Italian Indigenous Varieties: Catarratto Bianco from Sicily

Catarratto bianco is a widely planted grape on the island of Sicily. There are two very common types of Catarratto grown: bianco comune e bianco lucido. According to experts, the latter produces more elegant wines than the former. Catarratto is a high yielding grape which does well on this Mediterranean island, especially in the province of Trapani. Catarratto is also one of the main grapes in Marsala, together with other white varieties – Inzolia (Insolia) and Grillo. It is also the main grape used to make Vermouth.

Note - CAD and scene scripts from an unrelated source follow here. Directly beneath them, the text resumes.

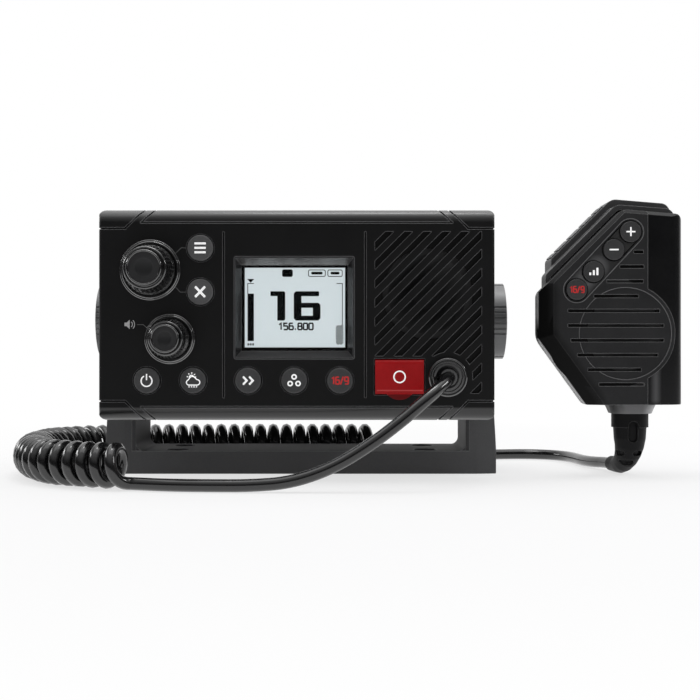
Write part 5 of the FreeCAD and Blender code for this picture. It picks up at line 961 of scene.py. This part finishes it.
cover_black = finish("glossy side cover", (0.003, 0.003, 0.0035), (0.005, 0.005, 0.0055), (0.20, 0.28),
                     grains=700.0, deep=0.000001, edge=0.0003, rim=(0.07, 0.07, 0.07), Specular_IOR_Level=0.3)
dress(bevel_black, "mic_front_shell")
dress(mic_black, "mic_back_shell")
dress(talk_black, "ptt_button")
COVER_FLUTE = ((0.1497, 0.0335), (0.1497, 0.0480))
tone(cover_black, zone(cover_black, *COVER_FLUTE, 0.0024, 0.0022), (0.075, 0.075, 0.077))
dress(cover_black, "mic_side_cover")

# Microphone keys. Four small round caps of black rubber stand in one slanting tray, over a keypad mat.
# Three have white marks and the last has red figures, all printed on top.
mic_key_black = finish("black key rubber", (0.024, 0.024, 0.025), (0.040, 0.040, 0.041), (0.42, 0.52),
                       grains=3000.0, deep=0.00001, edge=0.0003, rim=(0.12, 0.12, 0.12))
dress(mic_key_black, "mic_up_key", "mic_down_key", "mic_power_level_key", "mic_priority_key")
MIC_KEY_FRONT = (-0.04666, -0.04659)
plus = [block(-1.9, -0.3, 1.9, 0.3), block(-0.3, 0.3, 0.3, 1.9), block(-0.3, -1.9, 0.3, -0.3)]
minus = [block(-1.9, -0.3, 1.9, 0.3)]
level = [block(x - 0.42, -1.5, x + 0.42, top) for x, top in ((-1.5, -0.4), (0.0, 0.6), (1.5, 1.6))]
for body, x, z, strokes in (("mic_up", 0.1391, 0.1038, plus), ("mic_down", 0.1321, 0.0963, minus),
                            ("mic_level", 0.1236, 0.0871, level)):
    printed(body + "_mark", moved(x, z, strokes), MIC_KEY_FRONT, mark_white, body)
red_figures = figures("16/9", 0.1166, 0.0796, high=0.0025, wide=0.00125, gap=0.00048, thick=0.00050)
printed("mic_priority_figures", red_figures, MIC_KEY_FRONT, mark_red, "mic_priority")

# Strain relief. A tapering boot of black rubber at the microphone's foot, moulded on the cord, with slots
# that let it flex.
boot_rubber = finish("black boot rubber", (0.0035, 0.0035, 0.0040), (0.0060, 0.0060, 0.0065), (0.46, 0.56),
                     grains=1400.0, deep=0.00001, edge=0.0004, rim=(0.07, 0.07, 0.07), Specular_IOR_Level=0.15)
dress(boot_rubber, "mic_strain_relief")
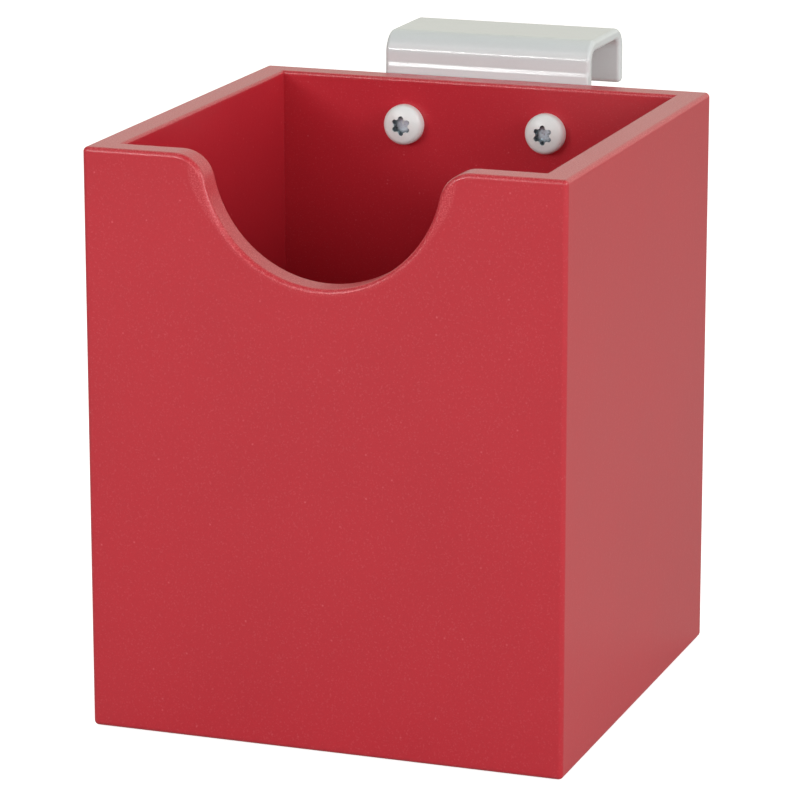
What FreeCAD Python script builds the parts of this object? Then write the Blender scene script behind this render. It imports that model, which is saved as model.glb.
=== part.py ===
import FreeCAD, Part
import os

import Sketcher

# A small open-topped box of lacquered board that hangs from a rail by a bent steel hook.
# Frame: millimetres, +Z up, +Y towards the hook, origin at the centre of the underside.

os.makedirs("parts", exist_ok=True)
doc = FreeCAD.newDocument("hanging_box")

# ---------------------------------------------------------------- sizes

VALUES = [
    # the box
    ("box_width", 130.2),
    ("box_depth", 129.2),
    ("box_height", 155.8),
    ("board", 8),
    ("floor_board", 8),
    # what is left of the board outside a rebate
    ("tongue", 4),
    ("outer_round", 1.3),
    ("rim_round", 0.9),
    # the finger notch in the front rim
    ("notch_radius", 32.2),
    ("notch_drop", 0.2),
    ("shoulder_round", 8.5),
    # the hook
    ("hook_width", 60),
    ("hook_shift", 0.3),
    ("hook_sheet", 3.2),
    ("hook_gap", 26),
    ("hook_rise", 11.4),
    ("hook_leg", 15.95),
    ("hook_drop", 26.2),
    ("hook_bend", 6),
    ("hook_edge", 1.2),
    ("hook_corner", 5),
    # the two machine screws
    ("screw_pitch", 41.4),
    ("screw_drop", 12.8),
    ("screw_radius", 3),
    ("screw_tip", 0.8),
    ("thread_pitch", 1),
    ("thread_depth", 0.6),
    ("thread_clear", 0.05),
    ("hole_clear", 0.25),
    ("head_radius", 5.65),
    ("head_height", 4.4),
    ("crown_radius", 13),
    ("crown_round", 2),
    ("head_foot_round", 0.4),
    ("socket_core", 2.05),
    ("socket_lobe", 0.75),
    ("socket_depth", 2.6),
    ("socket_round", 0.35),
    # the pins of the glued joints
    ("pin_radius", 0.6),
    ("pin_length", 20),
    ("pin_sunk", 0.8),
    ("pin_clear", 0.05),
    ("pin_first", 30),
    ("pin_spread", 35),
]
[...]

I tried a number of wines made from Catarratto during Vinitaly this year. One that really stood out for me was from Tasca d’Almerita. The wine from the Tenuta Regaleali estate, Catarratto Antisa was full-bodied and luscious on the rose and palate. I was surprised at its freshness but then I learned that the estate is located at 400-900 above sea level and therefore the grapes do get to rest from the heat of the hot sun.

I spent a lot of time tasting the wines of Tasca this year and was richly rewarded by all of them. I was also impressed by their commitment to preserving biodiversity and the environment. I will write more about Tasca separately for today is indigenous varieties day at Avvinare.

Also, today can’t go by without mentioning the horrible events in Oklahoma. My thoughts & prayers are with the people of that state which I visited in 2011 and wrote about here. My hope is that many survivors of the devastation are found quickly and that they are brought to safety.